LA INMUTABILIDAD DE LOS PUEBLOS ZAMORANOS    (Castronuevo de los Arcos)


Con la llegada del verano supongo que el pueblo despertará de su indolencia para recibir a los forasteros, a los hijos que marcharon fuera y vuelven unos días en vacaciones para visitar a la familia que les queda en el viejo Castronuevo. Con ellos llegará la curiosidad de los de allí, los ojos observando detrás de las cortinas, las miradas indiscretas preguntándose quién será ése o aquel, de donde vendrán, sacando parecidos y deduciendo parentescos por los genes de padres o abuelos que se reflejan en esos desconocidos; y los forasteros traerán consigo también el bullicio, el café volverá a tener parroquianos, las calles dejarán de estar solitarias y la luz del sol iluminará con más fuerza porque, por fin, hay más vecinos. Sin embargo, esto es tan solo un lapsus, una quimera que pasa demasiado deprisa o, tal vez, incluso demasiado lenta para algunos habitantes del viejo pueblo acostumbrados al silencio y la soledad, a los que se hace casi desagradable el movimiento y el ruido.

Recuerdo los veranos de recolección, cuando el pueblo estaba lleno de habitantes, el ir y venir de tractores y remolques, las cosechadoras que se diseminaban por los campos para recoger el grano y separa la paja ¡qué curiosa paradoja!; esos veranos calurosos en los que, tras la faena y una merecida ducha, el agricultor se relajaba un poco e incluso soñaba con que, tal vez, el precio del grano quizá podría equilibrar los gastos ocasionados durante el resto del año.

Los pueblos de Zamora, como los de otras muchas regiones, están cada vez más vacíos de habitantes, se han convertido en los olvidados de una nación que tanto les debe; los que nacimos en los pueblos y tuvimos que emigrar por mor de las circunstancias para labrarnos un futuro mejor, salimos un día del viejo pueblo con la espalda cargada de emociones y la mirada perdida ante un futuro incierto, huérfanos de familia, llenos de incertidumbre y un puntito de esperanza porque en el pueblo ya no había opciones y era preciso dejarlo todo para empezar de nuevo en otros lugares que brindaran oportunidades y nuevas alternativas.

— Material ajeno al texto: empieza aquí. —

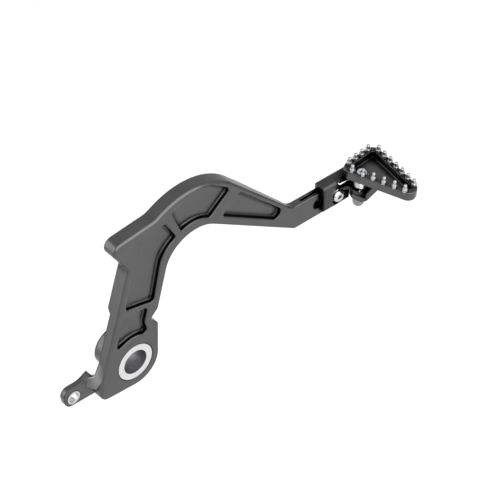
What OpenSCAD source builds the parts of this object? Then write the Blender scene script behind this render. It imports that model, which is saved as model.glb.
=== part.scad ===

Así fue como muchas familias –incluida la mía- salimos un día de Castronuevo, nos montamos en un tren cargados con pesadas maletas de madera o de cartón y llenos de bultos en los que intentamos meter toda una vida, para empezar de nuevo.

Tras recorrer un camino interminable de horas y kilómetros, se viajaba en silencio, cada uno rumiando sus propios pensamientos, preguntándose si no sería un tremendo error emprender aquella aventura; sin embargo, aquellas familias estaban acostumbradas a trabajar y eso hicieron; los hombres encadenaron dos o tres trabajos en ciudades que, poco a poco, les fueron acogiendo y en ellas se instalaron; allí educaron a sus hijos y el pueblo se fue quedando atrás como un velado y querido sueño, porque solo recibían noticias a través de eternas misivas o conferencias telefónicas en las que había que ser muy breve porque no eran baratas y a las que solo se recurría cuando ocurría algo importante.

Toda una generación se dispersó por distintos lugares, muchos en la zona norte de España, trabajando en la siderurgia o en el sector servicios, sacando adelante una región que dio trabajo y futuro a muchas familias. Quienes salieron del pueblo siendo niños, prácticamente se criaron allí y muchos regresaban al pueblo, pero habían perdido el arraigo, las raíces e incluso la memoria hasta el punto de que no se reconocían como hijos de Castronuevo. Aunque formo parte de ese grupo de gente que se vio obligado a emigrar, sin embargo, no he olvidado mis raíces, lo que me enseñaron en la familia y en la escuela en relación con los principios y el lugar de donde uno viene; muy al contrario, ambas ideas me han acompañado a lo largo de toda mi vida y en la actualidad presumo de tenerlas a gala, y me honro de las personas que influyeron en mí para que no olvidara tales conceptos.

Sí, es verano, otro verano de cosecha en los campos zamoranos. El pueblo luce bullicioso, pero tras el quince de agosto que honra a la virgen de La Asunción, patrona de Castronuevo, los forasteros retornarán a su vida de siempre dejando las calles vacías, los silencios acompañando al pueblo, la gente solitaria, los campos siguiendo el curso natural: barbecho, siembra, cosecha… y todo continuará como siempre, con el lánguido encanto de la inmutabilidad propio de estas viejas villas.